Task material
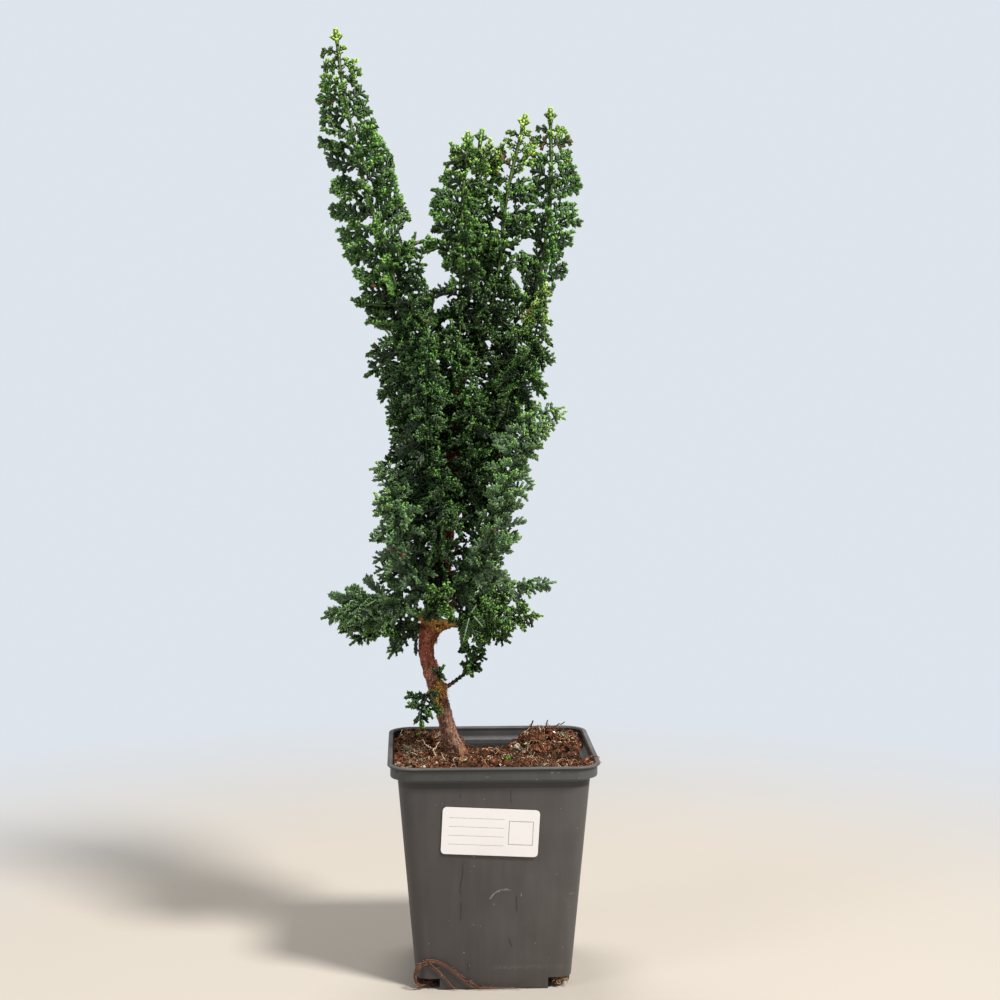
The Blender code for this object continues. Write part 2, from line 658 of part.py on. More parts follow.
def make_wood(paths, green, finish):
    """The stem with the woody foot of every shoot, fused into one."""
    stem = tube([Vector(p) for p, _ in TRUNK], [r for _, r in TRUNK], TRUNK_SIDES)
    wood = add_object("trunk", stem, finish)
    feet = []
    for name, path in paths.items():
        foot = path[:green[name] + 1]
        radii = [STEM_BASE_RADIUS * (1.35 - 0.35 * i / max(len(foot) - 1, 1)) for i in range(len(foot))]
        cut = tangent(path, green[name])
        feet.append(add_object("foot", tube(foot, radii, FOOT_SIDES, cut)))
    boolean(wood, feet, "UNION", "MANIFOLD")
    return wood


def make_loose_root(finish):
    path = smooth_path(LOOSE_ROOT, 0.0028)
    count = len(path)
    radii = [LOOSE_ROOT_RADIUS * (1 - 0.35 * i / (count - 1)) for i in range(count)]
    return add_object("drain_root", tube(path, radii, 5), finish)


def main():
    clear_scene()
    plastic = material("pot_plastic", (0.055, 0.055, 0.058), 0.48)
    paper = material("label_paper", (0.86, 0.84, 0.85), 0.6)
    peat = material("peat", (0.090, 0.048, 0.030), 0.95)
    bark = material("bark", (0.170, 0.060, 0.032), 0.85)
    leaf = material("scale_leaf", (0.030, 0.095, 0.030), 0.55)
    root = material("fine_root", (0.300, 0.110, 0.045), 0.7)
    make_pot(plastic)
    make_label(paper)
    make_soil(peat)
    make_loose_root(root)
    paths = {name: smooth_path(points, STEM_STEP) for name, (points, _, _, _) in SHOOTS.items()}
    green = {name: turn_green(name, paths) for name in paths}
    make_wood(paths, green, bark)
    for name in SHOOTS:
        make_shoot(name, paths, green, leaf)


main()
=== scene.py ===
import math
import random

import bpy
import numpy as np
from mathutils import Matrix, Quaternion, Vector


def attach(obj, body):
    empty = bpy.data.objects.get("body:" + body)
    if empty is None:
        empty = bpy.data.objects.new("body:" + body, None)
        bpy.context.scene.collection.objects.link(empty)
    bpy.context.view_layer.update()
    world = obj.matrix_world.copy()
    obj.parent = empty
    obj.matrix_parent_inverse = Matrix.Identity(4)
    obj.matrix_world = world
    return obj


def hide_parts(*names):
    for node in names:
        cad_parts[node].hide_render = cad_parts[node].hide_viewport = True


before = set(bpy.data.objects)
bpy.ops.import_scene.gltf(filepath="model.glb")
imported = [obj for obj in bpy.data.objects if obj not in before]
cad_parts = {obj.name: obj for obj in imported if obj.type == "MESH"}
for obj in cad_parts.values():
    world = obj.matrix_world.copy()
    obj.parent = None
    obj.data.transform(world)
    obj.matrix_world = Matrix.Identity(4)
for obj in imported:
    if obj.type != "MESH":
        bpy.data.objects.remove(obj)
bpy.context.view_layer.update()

scene = bpy.context.scene


# Camera at the photograph's viewing angle
view = {
    "place": (-0.0427, -1.0354, 0.3365),
    "pitchDown": 0.081,  # radians
    "yaw": 0.046,  # radians, towards +X
    "lens": 70.47,
    "sensor": 36.0,
}

cameraData = bpy.data.cameras.new("camera")
cameraData.lens = view["lens"]
cameraData.sensor_width = view["sensor"]
camera = bpy.data.objects.new("camera", cameraData)
camera.location = view["place"]
camera.rotation_euler = (math.pi / 2 - view["pitchDown"], 0, -view["yaw"])
scene.collection.objects.link(camera)
scene.camera = camera
print("camera set")


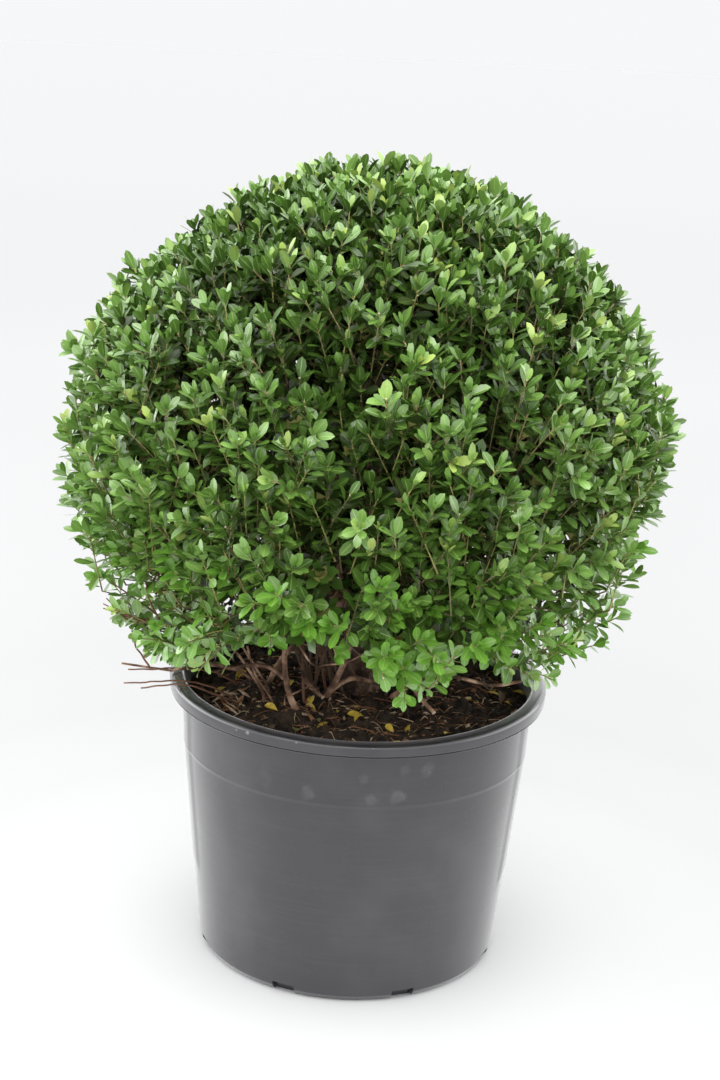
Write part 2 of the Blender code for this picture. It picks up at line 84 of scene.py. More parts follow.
# The fine corners above the shoulder and under the lip, in millimetres: how far out and up
# from the shoulder, the collar's top and the lip's bottom, and the rounding
SHOULDER_CORNERS = ((0, -0.4, 1), (0.3, 1, 0.4), (0.2, 2.2, 0.6))
COLLAR_CORNERS = ((0, -4.8, 0.6), (0.5, -4, 0.6), (0.5, -2.2, 0.6), (0.3, -1.4, 0.3))
LIP_CORNERS = ((-2.4, 0, 0.3), (-1.8, 0.5, 0.3), (-3.8, 1.2, 0.3), (-1.2, 2.4, 0.6))
DRAIN_COUNT = 8
DRAIN_HALVES = np.array((0.011, 0.012, 0.011))
DRAIN_RADIUS = BODY_RADIUS + 0.001
GRIP_HALF_ANGLE = math.radians(20.0)
GRIP_EDGE = 0.02
GRIP_RAISE = 0.0012
GRIP_START = (0.082, 0.095)
GRIP_END = 0.2725
OUTER_MARGIN = 0.002
LIP_SAG = 0.004
LIP_SAG_START = 0.2845
SHARP_ANGLE = math.radians(50.0)

# Soil
SOIL_EDGE = 0.271
SOIL_TOP = 0.277
SOIL_FLAT_RADIUS = 0.115
SOIL_FALL_RADIUS = 0.16
SOIL_BOTTOM = 0.257
PEAT_GAP = 0.0004
PEAT_RINGS = 120
PEAT_SEGMENTS = 320

# Crown, as in the solids
CROWN_CENTRE = np.array((0.002, 0.0, 0.573))
CROWN_RADIUS = 0.307
CROWN_RISE = 0.258
CROWN_DROP = 0.357
CROWN_POWER_UP = 1.75
CROWN_POWER_DOWN = 2.13
CROWN_TILT = 0.119
LUMP_HEIGHT = 0.022
LUMP_PHASE = 0.7
LUMP_WAVES = np.array(((3.1, 1.7, 2.3), (4.7, -3.9, 1.3), (-2.6, 5.3, 4.1), (6.1, 2.2, -5.2)))
# The azimuth and elevation of each mass, in degrees
MASSES = {
    "top": (0, 90),
    "upper_front_left": (-116, 38),
    "upper_front_right": (-44, 38),
    "upper_right": (28, 38),
    "upper_back": (100, 38),
    "upper_left": (172, 38),
    "front": (-80, -18),
    "right": (-8, -18),
    "back_right": (64, -18),
    "back_left": (136, -18),
    "left": (-152, -18),
}

# Trunk and boughs, as in the solids
TRUNK_BASE = np.array((0.004, 0.006, SOIL_TOP + CLEARANCE))
TRUNK_TOP = np.array((0.01, 0.01, 0.372))
TRUNK_PULL = 0.03
TRUNK_RADIUS = 0.019
TRUNK_TIP_RADIUS = 0.0125
TRUNK_FLARE = 0.45
FLARE_FALL = 9.0
BOUGH_TIP_RADIUS = 0.0048
BOUGH_RADIUS = 0.007
BOUGH_ORIGIN = 0.422
UPPER_FORK = 0.352
LOWER_FORK = 0.322
BOUGH_FLARE = 0.25
TOP_BOUGH_SHARE = 0.9
STEM_FLARE = 0.35
STEM_LENGTH = 0.02
CORE_INNER_SHARE = 0.52
# How far a bough, a stem and the top bough leave and arrive straight on, in shares of the span
# but for the top bough's first, which is in metres, and how steeply boughs leave the trunk
BOUGH_PULLS = (0.25, 0.3)
STEM_PULLS = (0.3, 0.45)
TOP_PULLS = (0.03, 0.2)
BOUGH_RISE = 0.8
# The stems that leave the soil by themselves: foot, radius and lean
SOIL_STEMS = {
    "left": (np.array((-0.058, -0.08, SOIL_TOP + CLEARANCE)), 0.0052, np.array((-0.56, -0.12, 0.82))),
    "front": (np.array((-0.034, -0.042, SOIL_TOP + CLEARANCE)), 0.0054, np.array((0.5, 0.04, 0.865))),
}
BARE_FOOT = np.array((-0.108, -0.02, SOIL_TOP + CLEARANCE))
BARE_REST = np.array((-0.192, -0.03, POT_HEIGHT + 0.0016))
BARE_END = np.array((-0.243, -0.034, 0.3045))
BARE_LIFT = 0.03
BARE_PULL = np.array((0.03, 0.0, 0.012))
BARE_RADIUS = 0.003
BARE_TAPER = 0.6
# The points of its straight end: the first and last one's shares of it, and how many
BARE_END_SHARES = (0.04, 1.0, 24)
# How thick the stems and the bare branch are, as shares of the solids' radii
STEM_SLIM = 0.52
BARE_SLIM = 0.62
# The bark's relief on limbs and on branches: the lumps' and grain's widths and shares
LIMB_RELIEF = 0.07
BRANCH_RELIEF = 0.1
BARK_LUMPS = ((0.03, 0.8), (0.011, 0.6))
BARK_GRAIN = (0.0032, np.array((1.0, 1.0, 0.35)))
BARK_SHARES = (0.55, 0.35)
# The points along and around each limb
TRUNK_STEPS, TRUNK_SIDES = 60, 48
BOUGH_STEPS, BOUGH_SIDES = 110, 24

# Shoots, in layers from the outside in: how many, how far out their tips lie as a share of
# the crown's reach, and how many leaves each has
LAYERS = (
    (2400, (0.885, 0.97), (15, 19)),
    (1100, (0.78, 0.86), (9, 13)),
    (640, (0.62, 0.76), (7, 10)),
    (380, (0.4, 0.58), (7, 10)),
)
SHOOT_LENGTH = (0.044, 0.072)
SHOOT_LIFT = (0.9, 2.0)
LOW_LIFT = 0.7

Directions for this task
Repeat, character for character, the lines of the material above from the line with "Write part 2 of" through the line with "PEAT_SEGMENTS = 320".

Result of the exercise
Write part 2 of the Blender code for this picture. It picks up at line 84 of scene.py. More parts follow.
# The fine corners above the shoulder and under the lip, in millimetres: how far out and up
# from the shoulder, the collar's top and the lip's bottom, and the rounding
SHOULDER_CORNERS = ((0, -0.4, 1), (0.3, 1, 0.4), (0.2, 2.2, 0.6))
COLLAR_CORNERS = ((0, -4.8, 0.6), (0.5, -4, 0.6), (0.5, -2.2, 0.6), (0.3, -1.4, 0.3))
LIP_CORNERS = ((-2.4, 0, 0.3), (-1.8, 0.5, 0.3), (-3.8, 1.2, 0.3), (-1.2, 2.4, 0.6))
DRAIN_COUNT = 8
DRAIN_HALVES = np.array((0.011, 0.012, 0.011))
DRAIN_RADIUS = BODY_RADIUS + 0.001
GRIP_HALF_ANGLE = math.radians(20.0)
GRIP_EDGE = 0.02
GRIP_RAISE = 0.0012
GRIP_START = (0.082, 0.095)
GRIP_END = 0.2725
OUTER_MARGIN = 0.002
LIP_SAG = 0.004
LIP_SAG_START = 0.2845
SHARP_ANGLE = math.radians(50.0)

# Soil
SOIL_EDGE = 0.271
SOIL_TOP = 0.277
SOIL_FLAT_RADIUS = 0.115
SOIL_FALL_RADIUS = 0.16
SOIL_BOTTOM = 0.257
PEAT_GAP = 0.0004
PEAT_RINGS = 120
PEAT_SEGMENTS = 320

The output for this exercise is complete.